In tough times, try fun and games

Newsday – John Jeansonne – Just what we need: Permission to burrow even farther into a fantasyland of fun and games while the real world falls apart. Wars are raging, chislers and swindlers are roaming the earth, providing an extra kick in the pants to the honest thousands losing their jobs to a squeamish economy, yet the message from John Murray is to stop worrying and take in a ball game.

Murray, the Florida-based psychologist who has dealt with all professional sports and the elite athletes who people them, offers five activities to cope with the stress pounding John Q. Citizen these dark days: Read, attend a workshop, join a group, visit a museum or …

“Become an even more frivolous sports fan.”

This is opposite — “and more positive,” Murray said — than the reaction being voiced by those fans suggesting that the entire professional sports enterprise, with its enormous player salaries and free-spending teams, deserves to go belly up.

“That’s like, ‘I’m suffering so you should be, too,’ ” Murray said. “That’s jealousy.
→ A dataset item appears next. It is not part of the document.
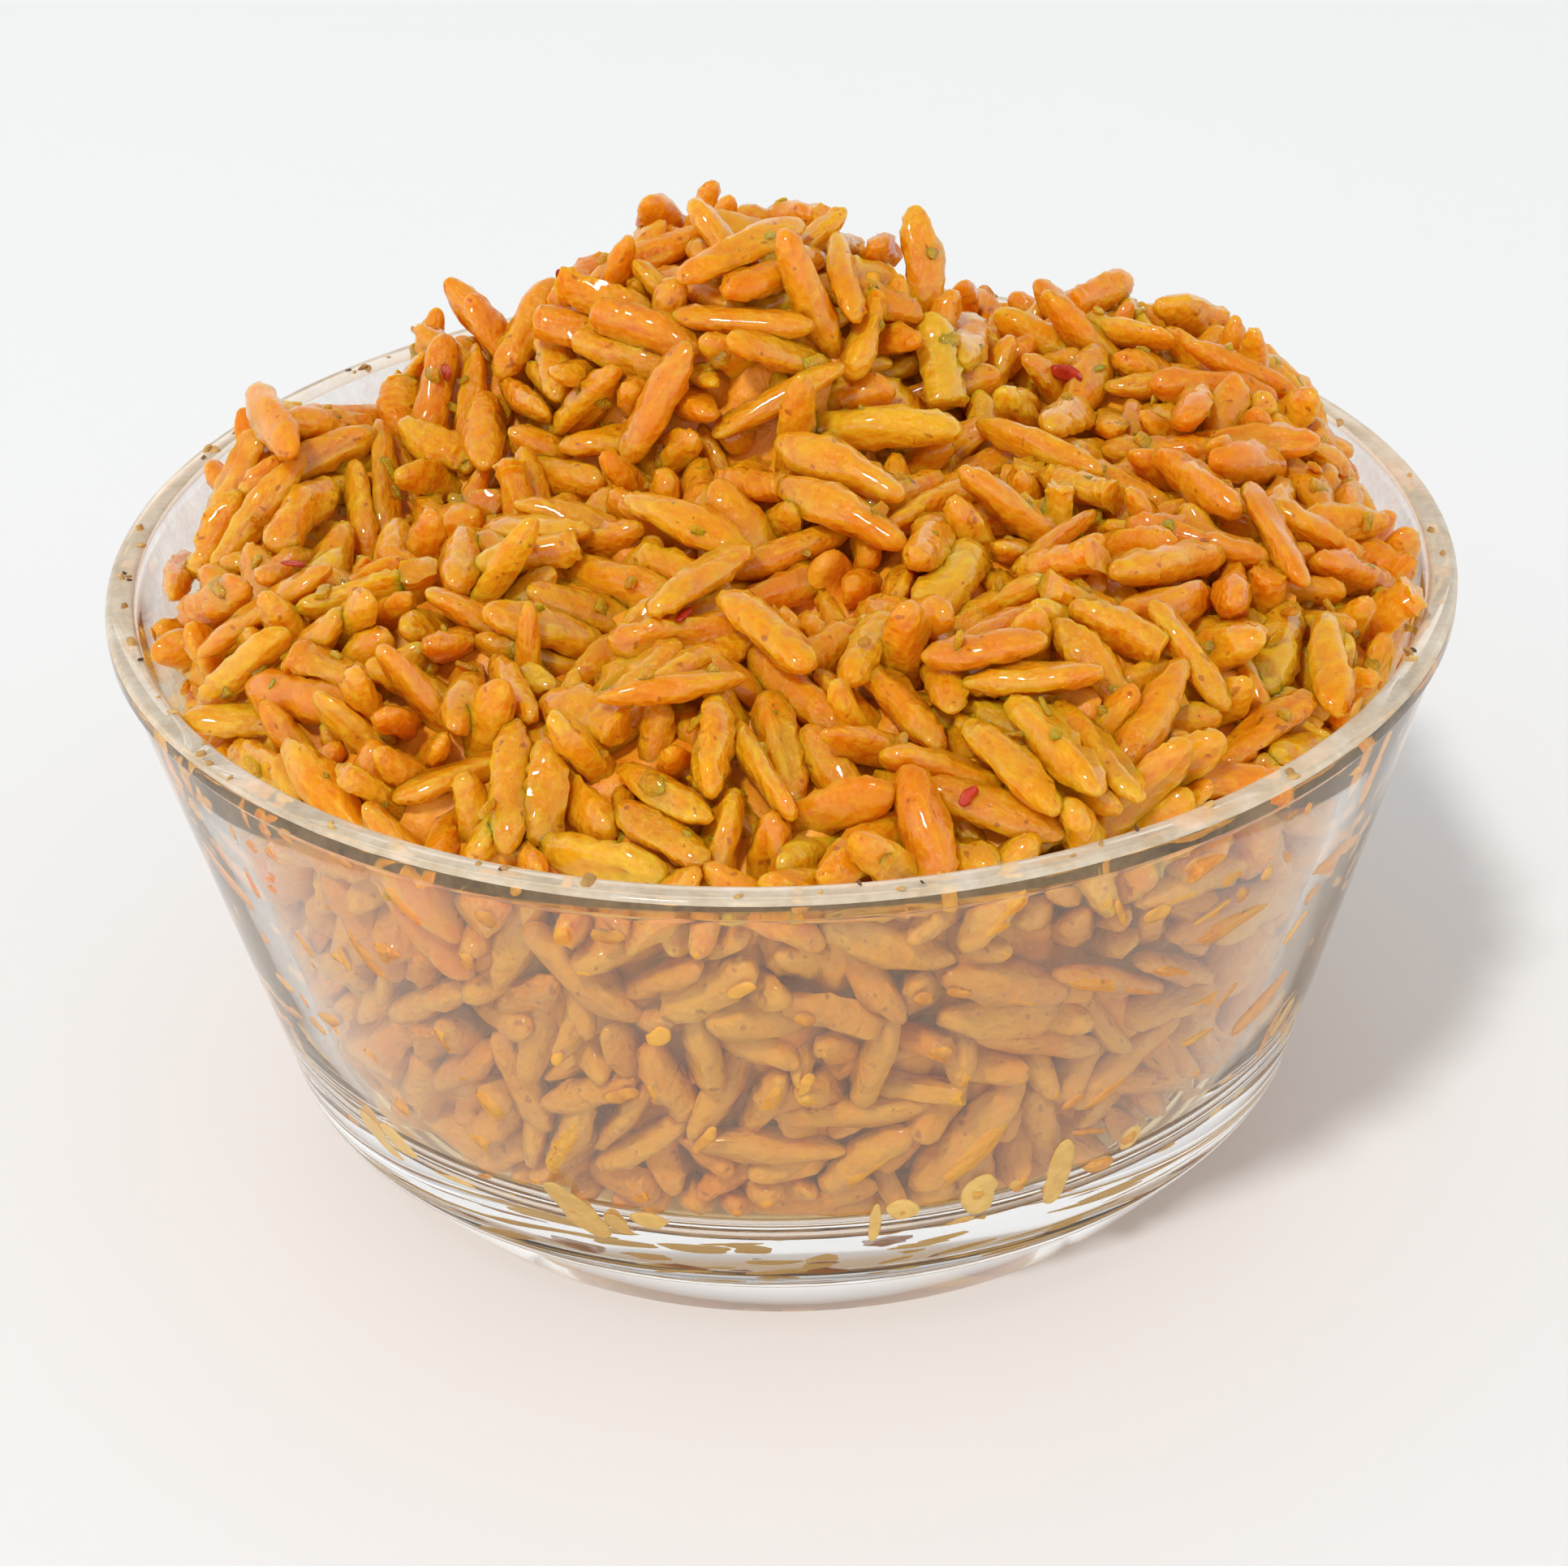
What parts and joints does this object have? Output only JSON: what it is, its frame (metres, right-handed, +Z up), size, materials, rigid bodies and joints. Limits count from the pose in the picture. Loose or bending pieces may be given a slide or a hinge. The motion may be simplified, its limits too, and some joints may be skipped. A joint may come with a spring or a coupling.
{
  "type": "bowl of jollof rice",
  "caption": "Small tapered clear glass bowl heaped above its rim with cooked long-grain jollof rice, standing on a narrow flat foot ring.",
  "frame": {"origin": "centre of the bowl's foot, on the plane it stands on", "axes": "+Z up along the bowl's axis, -Y towards the front, +X to the right"},
  "size_m": [0.09, 0.09, 0.0588],
  "materials": {
    "clear_glass": "clear, smooth, lightly smeared with oil",
    "cooked_rice": "oily cooked rice grains, golden orange"
  },
  "bodies": {
    "root": {"bowl": "clear_glass", "rice": "cooked_rice"}
  },
  "joints": []
}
That’s envy, and envy is one of the seven sins. I don’t want to get too religious here, but if you experience envy, you not only lust after what somebody else has, but wish they didn’t have it, either. We know that’s not good.”

Better — and healthier, he added — to take the escape route. “What we experience vicariously as a fan can be even more prominent in times of stress,” he said. “We need to balance the amount of economic stress we’re feeling, and what’s more distracting, in a positive way, than painting our face and acting like an idiot for a few hours?”

It is the latest lesson in the study of sports anthropology — “Proof,” Murray said, “how important a role sports plays in our society.” It reflects an observation in Tuesday’s Columbia Journalism Review essay by Gary Andrew Poole, considering the disappearance of good sports writing in an age of blogs and BlackBerry posts, that to “go to any major sporting event and you’ll see that the importance of sports to our culture is obvious; they are part of people’s dreams, of how they define themselves.”

Poole argued against “those who think the mission [of sports sections] is more fun than consequential.”

Murray, when he attended last weekend’s Miami Dolphins playoff game, found the crowds larger than usual, though Florida is among the states suffering the most in the economic downturn. “Everybody is broke and shops are closing up,” Murray said, “But people still spend money on alcohol and cigarettes. They’ll keep paying the Direct TV bills to get the next games.

“When you’re struggling, when you’re lacking something, this fills that gap. When reality sucks, fantasy becomes more important. It’s one form of denial, or escape, but a positive escape, as long as you don’t gamble away the money you do have on it.”

History shows that the sports and entertainment industries fare inordinately well in dire economic times. Beyond the anesthesizing effect of fandom, blotting out their own real-world discomfort, fans are able to accept the outrageous salaries paid star athletes, sports economist Andrew Zimbalist recently noted, because it “makes superheroes a little more superhuman. That’s part of the allure of sports.”

So stop worrying and take in a ball game. Murray’s attitude is: “There always will be some people who have money to purchase things, like a ball team, even when the rest are suffering. If they’re doing it for my pleasure, great.”

Get in touch with your inner frivolity.